I can live with it, but I think it's the same either way.
>
>
>>>> A submitted Policy Proposal
>>>> that is not rejected upon evaluation as being
>>>> out of scope remains on the docket as a Policy
>>>> Proposal until it is withdrawn by originator or
>>>> accepted by the Advisory Council as a Draft
>>>> Policy.
>>>
>>> This text doesn't flow well into the next section. There's too big a
>>> conceptual gap from "_the proposal_ is on the docket and under
>>> consideration by the AC" to the next part where the "Advisory Council
>>> participates in and encourages the discussion of the _Draft
>>> Policies_."
>>
>> If we can't abandon it, then all that is left is to leave it on the docket until
>> the author and/or the AC make sufficient edits to select it as a draft policy.
>> Once it is selected as a draft policy, then it moves forward.
>
> Clarify this in the document.
It seems clear to me.
>>> When should the AC accept a proposal as a draft? Should a proposal
>>> really remain on the docket forever because the AC dislikes it and the
>>> author is too stubborn to withdraw it? Does the AC "not evaluate the
>>> merits of Policy Proposal" like it says in the section's first
>>> paragraph or can they consider whether they think it's a good policy
>>> before accepting it as a draft?
>>
>> We don't reject it on merit in the first step. In the second step, our job
>> is to work with the author to refine it into draft policy. Given the ability
>> to petition the proposal to draft policy status, there is a safety valve
>> to prevent the AC from letting it languish.
>
> Clarify this in the document.
>
Again, seems clear to me.
Propose wording if you like.
>
>>> Is it possible to petition a policy proposal to draft status or is it
>>> stuck in limbo if the AC agrees its properly constructed but dislikes
>>> it?
>>
>> It can be petitioned as I understand things.
>
> How? I didn't find that in the text describing the petition process.

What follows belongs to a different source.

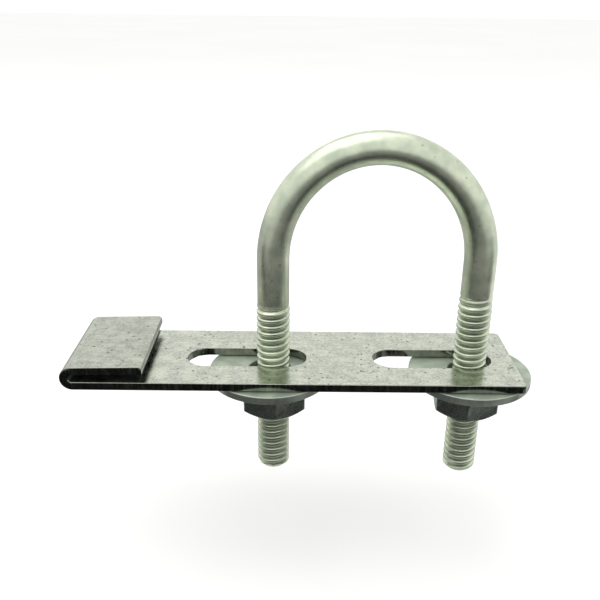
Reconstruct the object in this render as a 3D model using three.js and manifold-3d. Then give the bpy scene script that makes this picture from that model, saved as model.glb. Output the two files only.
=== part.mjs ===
// Pipe clamp made of a U-bolt on a slotted steel plate whose left end is folded over into a hook.
// Six separate pieces: the plate, the U-bolt, two penny washers and two hexagon nuts.
//
// Units are millimetres, +Z is up. The origin is on the plate's top face, midway between the two
// slots. +X runs along the plate away from its hook, and +Y across the plate.

import * as THREE from 'three';
import { mergeVertices } from 'three/addons/utils/BufferGeometryUtils.js';
import Module from 'manifold-3d';

// ---------------------------------------------------------------- driving dimensions

const plate = {
  thickness: 1.6,
  width: 23.3,
  rightEndX: 34.7,
  cornerRadius: 0.8,
  hookLeftX: -52.75,
};

const hook = {
  gapAtBend: 1.44,
  flangeEndX: -37.3,
  flangeSlope: THREE.MathUtils.degToRad(1.2),
  endRounding: 0.7,
};

const slot = {
  length: 23.65,
  width: 7.7,
  bridge: 13.2,        // steel left between the two slots
  offsetY: -0.65,      // the slots are punched slightly off the plate's middle line
};

const bolt = {
  centreX: 6.34,       // where the U-bolt has been slid to along the slots
  centreY: -1.15,
  legSpacing: 39.1,
  shankRadius: 3.08,
  threadRadius: 3.25,
  archBaseZ: 21.0,     // the legs turn into the arch at this height
  archHeight: 21.2,    // from there to the crown of the rod's centre line
  legEndZ: { left: -24.1, right: -24.7 },
  threadTopZ: { left: 11.9, right: 14.5 },
  threadRunout: 0.6,
  endChamfer: 0.8,
};

const washer = {
  outerRadius: 12.0,
  boreRadius: 4.2,
  thickness: 1.5,
  edgeBreak: 0.2,
  play: { left: [-0.7, -0.45], right: [0.05, -0.45] },   // where each lies within its clearance
};

const nut = {
  acrossFlats: 12.2,
  height: 6.9,
  boreRadius: 3.5,
  chamferAngle: THREE.MathUtils.degToRad(30),
  cornerTurn: { left: 4.8, right: -5.4 },   // degrees from -Y towards +X of one corner
};

const seatGap = 0.2;   // between the plate, the washers and the nuts
const roundSides = 32;
const archSteps = 56;

const legX = {
  left: bolt.centreX - bolt.legSpacing / 2,
  right: bolt.centreX + bolt.legSpacing / 2,
};
const washerTopZ = -plate.thickness - seatGap;
const nutTopZ = washerTopZ - washer.thickness - seatGap;

// ---------------------------------------------------------------- materials

const finish = {
  plate: { color: 0xc9cbbf, roughness: 0.38, metalness: 0.85 },
  rod: { color: 0xb9bfa9, roughness: 0.42, metalness: 0.85 },
  washer: { color: 0xaab5a5, roughness: 0.40, metalness: 0.85 },
  nut: { color: 0x6f776f, roughness: 0.45, metalness: 0.85 },
};

// ---------------------------------------------------------------- solids

const wasm = await Module();
wasm.setup();

function solidOf(geometry) {
  const bare = geometry.clone();
  bare.deleteAttribute('normal');
  bare.deleteAttribute('uv');
  const merged = mergeVertices(bare, 1e-4);
  const mesh = new wasm.Mesh({
    numProp: 3,
    vertProperties: new Float32Array(merged.attributes.position.array),
    triVerts: new Uint32Array(merged.index.array),
  });
  return new wasm.Manifold(mesh);
}

function geometryOf(solid) {
  const mesh = solid.getMesh();
  const geometry = new THREE.BufferGeometry();
  geometry.setAttribute('position', new THREE.BufferAttribute(mesh.vertProperties, 3));
  geometry.setIndex(new THREE.BufferAttribute(mesh.triVerts, 1));
  geometry.computeVertexNormals();
  return geometry;
}

function namedMesh(name, geometry, look) {
  const mesh = new THREE.Mesh(geometry, new THREE.MeshStandardMaterial(look));
  mesh.name = name;
  return mesh;
}

// A flat outline in X and Y, raised from lowZ to highZ.
function raised(outline, lowZ, highZ) {
  const geometry = new THREE.ExtrudeGeometry(outline, {
    depth: highZ - lowZ,
    bevelEnabled: false,
    curveSegments: roundSides / 2,
  });
  geometry.translate(0, 0, lowZ);
  return geometry;
}

// A profile of [radius, z] points turned about the Z axis.
function turned(profile) {
  const points = profile.map(([radius, z]) => new THREE.Vector2(radius, z));
  const geometry = new THREE.LatheGeometry(points, roundSides);
  geometry.rotateX(Math.PI / 2);
  return geometry;
}

// ---------------------------------------------------------------- hook plate

// The plate seen from its front edge: X to the right, Z up. The strip runs flat, turns half a
// circle upwards at its left end and comes back over itself as a slightly opened flange.
function foldedStripOutline() {
  const outerRadius = plate.thickness + hook.gapAtBend / 2;
  const innerRadius = hook.gapAtBend / 2;
  const bendX = plate.hookLeftX + outerRadius;
  const bendZ = innerRadius;
  const slope = hook.flangeSlope;
  const flangeLength = (hook.flangeEndX - bendX) / Math.cos(slope);
  const quarter = Math.PI / 2;
  const along = (radius, distance) => [
    bendX - radius * Math.sin(slope) + distance * Math.cos(slope),
    bendZ + radius * Math.cos(slope) + distance * Math.sin(slope),
  ];

  const outline = new THREE.Shape();
  outline.moveTo(plate.rightEndX, 0);
  outline.lineTo(bendX, 0);
  outline.absarc(bendX, bendZ, innerRadius, -quarter, quarter + slope, true);
  outline.lineTo(...along(innerRadius, flangeLength));
  outline.lineTo(...along(outerRadius - hook.endRounding, flangeLength));
  outline.quadraticCurveTo(
    ...along(outerRadius, flangeLength),
    ...along(outerRadius, flangeLength - hook.endRounding),
  );
  outline.absarc(bendX, bendZ, outerRadius, quarter + slope, 3 * quarter, false);
  outline.lineTo(plate.rightEndX, -plate.thickness);
  outline.closePath();
  return outline;
}

// The plate seen from above, square at the hook and with its two right corners rounded.
function planOutline() {
  const half = plate.width / 2;
  const radius = plate.cornerRadius;
  const left = plate.hookLeftX - 1;
  const right = plate.rightEndX;
  const outline = new THREE.Shape();
  outline.moveTo(left, -half);
  outline.lineTo(right - radius, -half);
  outline.absarc(right - radius, -half + radius, radius, -Math.PI / 2, 0, false);
  outline.lineTo(right, half - radius);
  outline.absarc(right - radius, half - radius, radius, 0, Math.PI / 2, false);
  outline.lineTo(left, half);
  outline.closePath();
  return outline;
}

// A slot with round ends, lying along X on the right (side 1) or the left (side -1).
function slotOutline(side) {
  const radius = slot.width / 2;
  const middleX = side * (slot.bridge + slot.length) / 2;
  const straight = slot.length / 2 - radius;
  const outline = new THREE.Shape();
  outline.absarc(middleX + straight, slot.offsetY, radius, -Math.PI / 2, Math.PI / 2, false);
  outline.absarc(middleX - straight, slot.offsetY, radius, Math.PI / 2, Math.PI * 1.5, false);
  outline.closePath();
  return outline;
}

function hookPlate() {
  const strip = new THREE.ExtrudeGeometry(foldedStripOutline(), {
    depth: plate.width + 2,
    bevelEnabled: false,
    curveSegments: roundSides / 2,
  });
  strip.rotateX(Math.PI / 2);
  strip.translate(0, plate.width / 2 + 1, 0);
  const clearAbove = 10;
  const plan = raised(planOutline(), -clearAbove, clearAbove);
  let body = solidOf(strip).intersect(solidOf(plan));
  for (const side of [-1, 1]) {
    const cutter = raised(slotOutline(side), -plate.thickness - 1, hook.gapAtBend / 2);
    body = body.subtract(solidOf(cutter));
  }
  return namedMesh('hook_plate', geometryOf(body), finish.plate);
}

// ---------------------------------------------------------------- U-bolt

// Half an ellipse from the left leg's top over the crown to the right leg's top.
class ArchCurve extends THREE.Curve {
  getPoint(t, target = new THREE.Vector3()) {
    const angle = Math.PI * (1 - t);
    return target.set(
      bolt.centreX + bolt.legSpacing / 2 * Math.cos(angle),
      bolt.centreY,
      bolt.archBaseZ + bolt.archHeight * Math.sin(angle),
    );
  }
}

function rodCentreLine() {
  const at = (x, z) => new THREE.Vector3(x, bolt.centreY, z);
  const overlap = 2;
  const path = new THREE.CurvePath();
  path.add(new THREE.LineCurve3(
    at(legX.left, bolt.threadTopZ.left - overlap),
    at(legX.left, bolt.archBaseZ),
  ));
  path.add(new ArchCurve());
  path.add(new THREE.LineCurve3(
    at(legX.right, bolt.archBaseZ),
    at(legX.right, bolt.threadTopZ.right - overlap),
  ));
  return path;
}

function bentShank() {
  const section = new THREE.Shape();
  section.absarc(0, 0, bolt.shankRadius, 0, 2 * Math.PI, false);
  return new THREE.ExtrudeGeometry(section, {
    steps: archSteps,
    extrudePath: rodCentreLine(),
    curveSegments: roundSides / 2,
  });
}

// One leg's threaded stretch as a plain rod of the thread's outer diameter.
function threadedLeg(side) {
  const topZ = bolt.threadTopZ[side];
  const endZ = bolt.legEndZ[side];
  const rod = turned([
    [0, endZ],
    [bolt.threadRadius - bolt.endChamfer, endZ],
    [bolt.threadRadius, endZ + bolt.endChamfer],
    [bolt.threadRadius, topZ],
    [bolt.shankRadius - 0.05, topZ + bolt.threadRunout],
    [0, topZ + bolt.threadRunout],
  ]);
  rod.translate(legX[side], bolt.centreY, 0);
  return rod;
}

function uBolt() {
  const body = solidOf(bentShank())
    .add(solidOf(threadedLeg('left')))
    .add(solidOf(threadedLeg('right')));
  return namedMesh('u_bolt', geometryOf(body), finish.rod);
}

// ---------------------------------------------------------------- washers and nuts

function pennyWasher(side) {
  const outer = washer.outerRadius;
  const inner = washer.boreRadius;
  const edge = washer.edgeBreak;
  const top = washerTopZ;
  const bottom = washerTopZ - washer.thickness;
  const ring = turned([
    [inner, bottom],
    [outer - edge, bottom],
    [outer, bottom + edge],
    [outer, top - edge],
    [outer - edge, top],
    [inner, top],
    [inner, bottom],
  ]);
  const [playX, playY] = washer.play[side];
  ring.translate(legX[side] + playX, bolt.centreY + playY, 0);
  return namedMesh(`washer_${side}`, ring, finish.washer);
}

// A double cone that breaks the hexagon's corners at both faces.
function nutChamfer(top, bottom) {
  const cornerRadius = nut.acrossFlats / Math.sqrt(3);
  const faceRadius = nut.acrossFlats / 2 - 0.1;
  const outside = cornerRadius + 0.5;
  const drop = (outside - faceRadius) * Math.tan(nut.chamferAngle);
  return turned([
    [0, bottom],
    [faceRadius, bottom],
    [outside, bottom + drop],
    [outside, top - drop],
    [faceRadius, top],
    [0, top],
  ]);
}

function hexagonNut(side) {
  const top = nutTopZ;
  const bottom = nutTopZ - nut.height;
  const cornerRadius = nut.acrossFlats / Math.sqrt(3);
  const outline = new THREE.Shape();
  for (let corner = 0; corner < 6; corner += 1) {
    const degrees = -90 + nut.cornerTurn[side] + corner * 60;
    const angle = THREE.MathUtils.degToRad(degrees);
    const x = cornerRadius * Math.cos(angle);
    const y = cornerRadius * Math.sin(angle);
    if (corner === 0) outline.moveTo(x, y);
    else outline.lineTo(x, y);
  }
  outline.closePath();
  const bore = turned([
    [0, bottom - 1],
    [nut.boreRadius, bottom - 1],
    [nut.boreRadius, top + 1],
    [0, top + 1],
  ]);
  const body = solidOf(raised(outline, bottom, top))
    .intersect(solidOf(nutChamfer(top, bottom)))
    .subtract(solidOf(bore));
  const geometry = geometryOf(body);
  geometry.translate(legX[side], bolt.centreY, 0);
  return namedMesh(`nut_${side}`, geometry, finish.nut);
}

// ---------------------------------------------------------------- the whole clamp

const group = new THREE.Group();
group.add(hookPlate());
group.add(uBolt());
for (const side of ['left', 'right']) {
  group.add(pennyWasher(side));
  group.add(hexagonNut(side));
}

export default group;
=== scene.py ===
"""Pipe clamp: a threaded U-bolt on a slotted steel plate folded into a hook, with washers and nuts.

Shapes are worked out in millimetres in the frame's own axes and turned into metres when a mesh is
made: +X runs along the plate away from its hook, +Y across it and +Z up to the U-bolt's arch.
"""

import math

import bmesh
import bpy
import numpy as np
from mathutils import Matrix, Vector
from mathutils.geometry import delaunay_2d_cdt


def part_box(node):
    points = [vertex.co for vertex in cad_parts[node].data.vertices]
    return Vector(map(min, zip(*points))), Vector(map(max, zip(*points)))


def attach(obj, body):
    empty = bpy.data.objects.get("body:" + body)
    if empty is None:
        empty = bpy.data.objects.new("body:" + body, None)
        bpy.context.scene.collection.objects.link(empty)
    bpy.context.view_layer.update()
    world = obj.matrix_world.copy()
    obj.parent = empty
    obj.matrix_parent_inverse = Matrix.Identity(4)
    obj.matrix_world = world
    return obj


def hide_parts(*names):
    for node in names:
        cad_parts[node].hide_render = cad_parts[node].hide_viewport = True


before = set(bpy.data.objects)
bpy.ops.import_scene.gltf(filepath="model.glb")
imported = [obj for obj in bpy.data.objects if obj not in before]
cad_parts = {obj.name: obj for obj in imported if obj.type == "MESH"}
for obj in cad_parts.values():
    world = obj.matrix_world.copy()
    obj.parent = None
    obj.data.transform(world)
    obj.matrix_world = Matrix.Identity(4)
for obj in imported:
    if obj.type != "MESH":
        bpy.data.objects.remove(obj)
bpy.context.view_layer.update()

MM = 0.001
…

I'd have to review it again, but, there certainly should be a petition
potential at each step.
>>>> 6. Confirming Community Support for Recommended Draft Policies
>>>> The Advisory Council confirms community
>>>> support for Recommended Draft Policies, and
>>>> this support may be ascertained by a show of
>>>> hands during a Public Policy Consultation.
>>>
>>> And... anything else? Or is a show of hands at an in-person PPC the
>>> only approved way of ascertaining community support? Needs
>>> improvement.
>>
>> Agreed.
>>
>>>
>>>
>>>> 7. Last Call
>>>> If the Advisory Council sends a Recommended Draft
>>>> Policy different than the Recommended Draft Policy
>>>> presented during the Public Policy Consultation, then
>>>> the Advisory Council will provide a detailed explanation
>>>> for all changes to the text and these specific changes
>>>> must have been discussed during the community
>>>> consultation at the Public Policy Meeting.
>>>
>>> A laudable attempt at saving the AC's ability to revise the proposal
>>> post-meeting but completely impractical. How does one discuss
>>> "specific changes" to a written document at a 200-person meeting?
>>> Throw it up on a screen and type new sentences? Or toss around vague
>>> ideas and write specific text later? Even if you solve that, the
>>> concept itself is defective: the better way to improve a policy will
>>> come after everybody has slept on it. After the meeting.
>>
>> Usually these are changes that have been well considered, but, after
>> text freeze as for some reason, text freeze tends to be when the community
>> actually starts reading the draft policies.
>
> <chuckle> Yeah, I can see that. Still, we have exactly one example
> where post meeting, pre last call edits caused a major row. The
> proposed text doesn't look like it would have prevented or even
> seriously impeded that error. Needs more work.
I disagree. Just because it's possible to make a mistake doesn't mean
the process needs improvement. A lot of this process involves judgment
and when you involve judgment, you sometimes get errors and lapses
of judgment.
Taking away judgment still doesn't necessarily improve things.